While hemp producers wait to see what crop insurance options might be available, they can still take steps to position themselves to buy crop insurance if they wish. Mark laid out the first steps to getting federally subsidized crop insurance:

  • Find an FSA office: That’s the Farm Service Agency, the part of the USDA that oversees crop insurance. With more than 2,000 FSA offices nationwide, they are a first stop for farmers seeking crop insurance or any other government assistance.
  • Get a farm serial number: The FSA assigns each farm a number. Many states with hemp programs already require farmers to submit the locations where they’re growing their crop, but farm ID numbers may be new to some.
  • Take meticulous notes: It’s too soon to say how long it’s going to take for traditional crop insurance companies to cover hemp. But the better yield data and production stats you have, the better you’ll be positioned to seek coverage.
  • Call insurance companies anyway: Find out which companies sell insurance in your area for other crops—even if they express no interest in covering hemp. Establish a relationship with a broker who could alert you to a federal insurance change and participating insurers. Hemp farmers say they’re getting calls from questionable insurance agents offering coverage right now; don’t agree to anything before verifying the policy has USDA backing.

 

Banking Help on the Way

Fortunately for hemp businesses, banking and finance changes prompted by the Farm Bill are more certain.

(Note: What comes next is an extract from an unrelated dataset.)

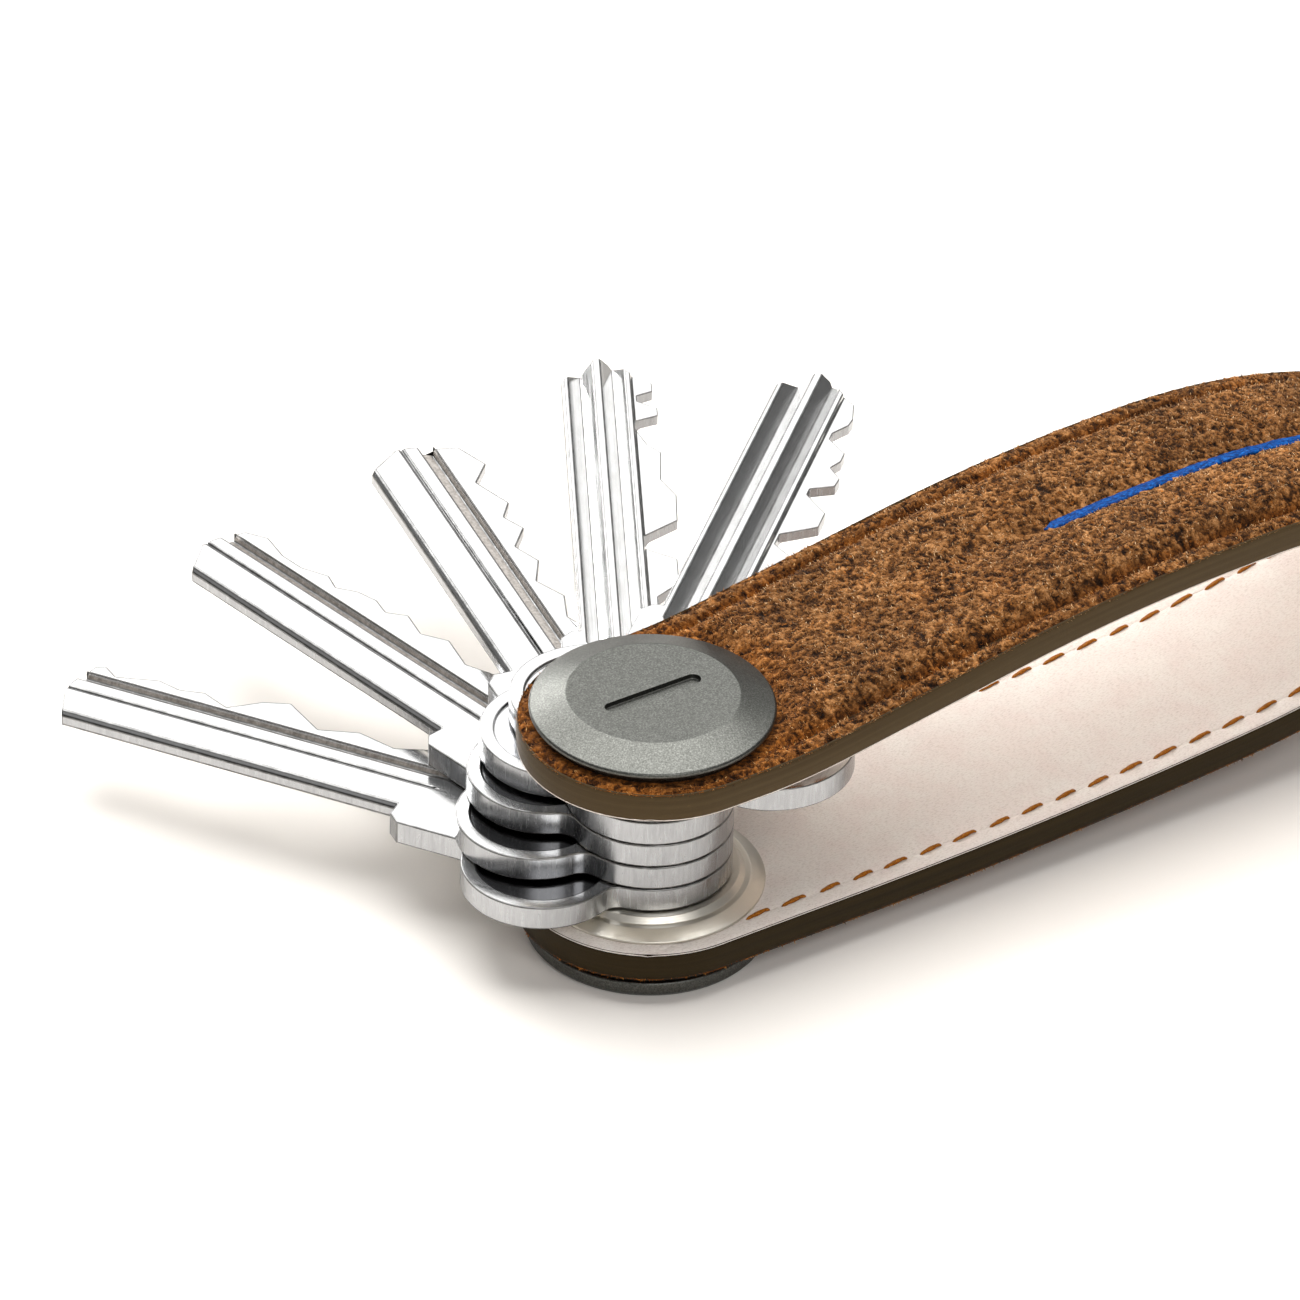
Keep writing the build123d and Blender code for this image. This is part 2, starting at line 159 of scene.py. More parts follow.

That’s because hemp cultivators, manufacturers and retailers can now access all the financial tools available to other small businesses—all without the dreaded federal 280E tax restrictions that bar marijuana companies from taking traditional business deductions.

The change was immediate for Chase Terwilliger, CEO of CBDistillery, a Denver-based manufacturer of hemp-derived CBD.

Roughly 20 banks rejected Terwilliger’s company when he started it in 2016; after the Farm Bill’s signing, some of those same institutions called him back to offer accounts.

And after years of fighting high-fee credit card merchant processors, who took 16% or more of every transaction, Terwilliger says he’s getting offers below 5%.

“Our cash flow is finally back,” Terwilliger said. “We can hire more people, start to expand our workforce a little more as we prepare for even more massive growth.”

The Farm Bill’s passage also is welcome news for entrepreneurs such as Jay Hartenbach, CEO of Medterra, a CBD manufacturer in Irvine, California.

“I think you’re going to see a lot of banks get into this—banks that have been staying out—because of what the Farm Bill has done in terms of removing legal uncertainty,” Hartenbach said.

 

Tax Relief Arrives

Another immediate Farm Bill financial advantage: taxes.

It’s not too soon to start claiming business deductions, said Sean Covi, a vice president at Trilogy Financial, a California-based financial services firm with offices in Denver.

Covi, who works with businesses to reduce their tax burdens, laid out some basic federal tax tools to brush up on before sitting down with a tax expert:

  • R&D Tax Credit: This credit subsidizes work that seeks improved efficiencies, business performance, risk reduction or new technology. The R&D Tax Credit could apply to things your company is already doing but couldn’t deduct under 280E. Hiring a tax-reduction specialist is your best bet to finding R&D credits.
  • Property depreciation: Businesses can accelerate depreciation on commercial assets, such as a greenhouse or manufacturing facility. Depreciation can occur even faster for a business’ personal property, such as extraction equipment within a building or even the walls and lights. “We can carve that out and it’ll depreciate over five, seven or 15 years as opposed to 39 years, which is traditional depreciation,” Covi said.
  • Cost segregation: This is where a business conducts a study of its own assets and costs to capture other depreciable assets it might be missing. Businesses can then use the cost-segregation study to force a reduction in their property taxes, because the personal business property is now depreciating faster than the real property.
  • Work Opportunity Tax Credit: This federal tax credit incentivizes the hiring of certain employees who’ve faced obstacles landing a job, including veterans and ex-convicts. These credits start at about $900 per hire and can go up to $9,600, with an average credit of about $2,400, Covi said.

 

Hope on the Horizon

The Farm Bill’s many implications will take years to play out.

The biggest challenge for hemp entrepreneurs may be surviving market volatility without losing focus on the plant and bringing it to the public.

“There’s this huge opportunity to jump on it now,” Medterra’s Hartenbach said. “People feel like they need to act now or never or grow their business. “But I think doing things the right way, and not taking shortcuts, will really benefit them.”